= PROVIDED MATERIAL =
+-------+
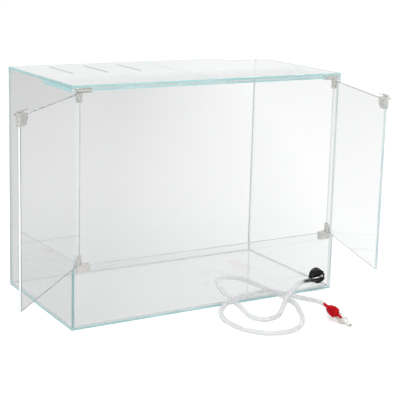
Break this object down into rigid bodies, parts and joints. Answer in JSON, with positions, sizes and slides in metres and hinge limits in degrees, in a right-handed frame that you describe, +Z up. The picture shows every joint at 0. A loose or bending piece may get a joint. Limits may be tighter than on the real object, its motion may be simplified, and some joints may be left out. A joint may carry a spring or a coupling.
{
  "type": "terrarium cabinet",
  "caption": "Clear front-opening terrarium case with hinged doors, a slotted two-pane cover, and a bottom drain with a hose and shut-off valve.",
  "frame": {"origin": "centre of the case's underside, on the floor it stands on", "axes": "+Z up, -Y out of the door side, +X to the right as seen from the door side"},
  "size_m": [0.7865, 0.5843, 0.46],
  "materials": {
    "clear_glass": "polished clear panel, pale blue-green at the edges",
    "clear_sealant": "cured clear silicone",
    "clip_plastic": "milky translucent moulding",
    "pin_steel": "bright drawn wire",
    "black_plastic": "glossy moulded",
    "gasket_rubber": "matt",
    "hose_pvc": "clear flexible tube",
    "red_plastic": "glossy moulded",
    "ivory_plastic": "satin moulded"
  },
  "bodies": {
    "case": {"base_panel": "clear_glass", "left_wall": "clear_glass", "right_wall": "clear_glass", "back_panel": "clear_glass", "front_panel": "clear_glass", "front_brace": "clear_glass", "cover_left": "clear_glass", "cover_right": "clear_glass", "silicone_seams": "clear_sealant", "left_lower_hinge_clip": "clip_plastic", "left_upper_hinge_clip": "clip_plastic", "right_lower_hinge_clip": "clip_plastic", "right_upper_hinge_clip": "clip_plastic", "left_lower_hinge_pin": "pin_steel", "left_upper_hinge_pin": "pin_steel", "right_lower_hinge_pin": "pin_steel", "right_upper_hinge_pin": "pin_steel", "drain_body": "black_plastic", "drain_inner_gasket": "gasket_rubber", "drain_outer_gasket": "gasket_rubber", "drain_nut": "black_plastic", "drain_elbow": "black_plastic", "hose": "hose_pvc", "valve_inlet": "red_plastic", "valve_body": "ivory_plastic"},
    "left_door": {"left_door_glass": "clear_glass", "left_lower_door_clamp": "clip_plastic", "left_upper_door_clamp": "clip_plastic", "left_catch": "clip_plastic"},
    "right_door": {"right_door_glass": "clear_glass", "right_lower_door_clamp": "clip_plastic", "right_upper_door_clamp": "clip_plastic", "right_catch": "clip_plastic"},
    "valve_lever": {"valve_handle": "red_plastic"}
  },
  "joints": [
    {"name": "left_door_hinge", "type": "hinge", "parent": "case", "child": "left_door", "pos_m": [-0.284, -0.155, 0.28], "axis": [0, 0, -1], "range_deg": [-134, 6]},
    {"name": "right_door_hinge", "type": "hinge", "parent": "case", "child": "right_door", "pos_m": [0.284, -0.155, 0.28], "axis": [0, 0, 1], "range_deg": [-72, 68]},
    {"name": "valve_lever_turn", "type": "hinge", "parent": "case", "child": "valve_lever", "pos_m": [0.17523, -0.33253, 0.02007], "axis": [-0.766, -0.1236, 0.6308], "range_deg": [0, 90]}
  ]
}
+-------+
= WHAT TO WORK ON =
Reproduce all data above, unchanged.

= ANSWER FOR THIS EXERCISE =
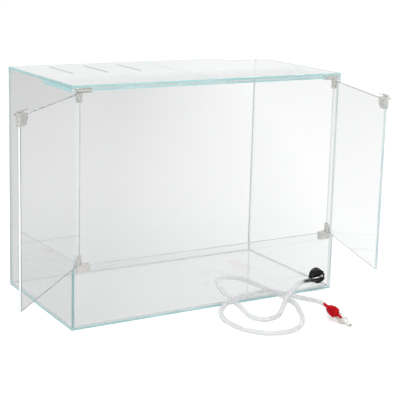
Break this object down into rigid bodies, parts and joints. Answer in JSON, with positions, sizes and slides in metres and hinge limits in degrees, in a right-handed frame that you describe, +Z up. The picture shows every joint at 0. A loose or bending piece may get a joint. Limits may be tighter than on the real object, its motion may be simplified, and some joints may be left out. A joint may carry a spring or a coupling.
{
  "type": "terrarium cabinet",
  "caption": "Clear front-opening terrarium case with hinged doors, a slotted two-pane cover, and a bottom drain with a hose and shut-off valve.",
  "frame": {"origin": "centre of the case's underside, on the floor it stands on", "axes": "+Z up, -Y out of the door side, +X to the right as seen from the door side"},
  "size_m": [0.7865, 0.5843, 0.46],
  "materials": {
    "clear_glass": "polished clear panel, pale blue-green at the edges",
    "clear_sealant": "cured clear silicone",
    "clip_plastic": "milky translucent moulding",
    "pin_steel": "bright drawn wire",
    "black_plastic": "glossy moulded",
    "gasket_rubber": "matt",
    "hose_pvc": "clear flexible tube",
    "red_plastic": "glossy moulded",
    "ivory_plastic": "satin moulded"
  },
  "bodies": {
    "case": {"base_panel": "clear_glass", "left_wall": "clear_glass", "right_wall": "clear_glass", "back_panel": "clear_glass", "front_panel": "clear_glass", "front_brace": "clear_glass", "cover_left": "clear_glass", "cover_right": "clear_glass", "silicone_seams": "clear_sealant", "left_lower_hinge_clip": "clip_plastic", "left_upper_hinge_clip": "clip_plastic", "right_lower_hinge_clip": "clip_plastic", "right_upper_hinge_clip": "clip_plastic", "left_lower_hinge_pin": "pin_steel", "left_upper_hinge_pin": "pin_steel", "right_lower_hinge_pin": "pin_steel", "right_upper_hinge_pin": "pin_steel", "drain_body": "black_plastic", "drain_inner_gasket": "gasket_rubber", "drain_outer_gasket": "gasket_rubber", "drain_nut": "black_plastic", "drain_elbow": "black_plastic", "hose": "hose_pvc", "valve_inlet": "red_plastic", "valve_body": "ivory_plastic"},
    "left_door": {"left_door_glass": "clear_glass", "left_lower_door_clamp": "clip_plastic", "left_upper_door_clamp": "clip_plastic", "left_catch": "clip_plastic"},
    "right_door": {"right_door_glass": "clear_glass", "right_lower_door_clamp": "clip_plastic", "right_upper_door_clamp": "clip_plastic", "right_catch": "clip_plastic"},
    "valve_lever": {"valve_handle": "red_plastic"}
  },
  "joints": [
    {"name": "left_door_hinge", "type": "hinge", "parent": "case", "child": "left_door", "pos_m": [-0.284, -0.155, 0.28], "axis": [0, 0, -1], "range_deg": [-134, 6]},
    {"name": "right_door_hinge", "type": "hinge", "parent": "case", "child": "right_door", "pos_m": [0.284, -0.155, 0.28], "axis": [0, 0, 1], "range_deg": [-72, 68]},
    {"name": "valve_lever_turn", "type": "hinge", "parent": "case", "child": "valve_lever", "pos_m": [0.17523, -0.33253, 0.02007], "axis": [-0.766, -0.1236, 0.6308], "range_deg": [0, 90]}
  ]
}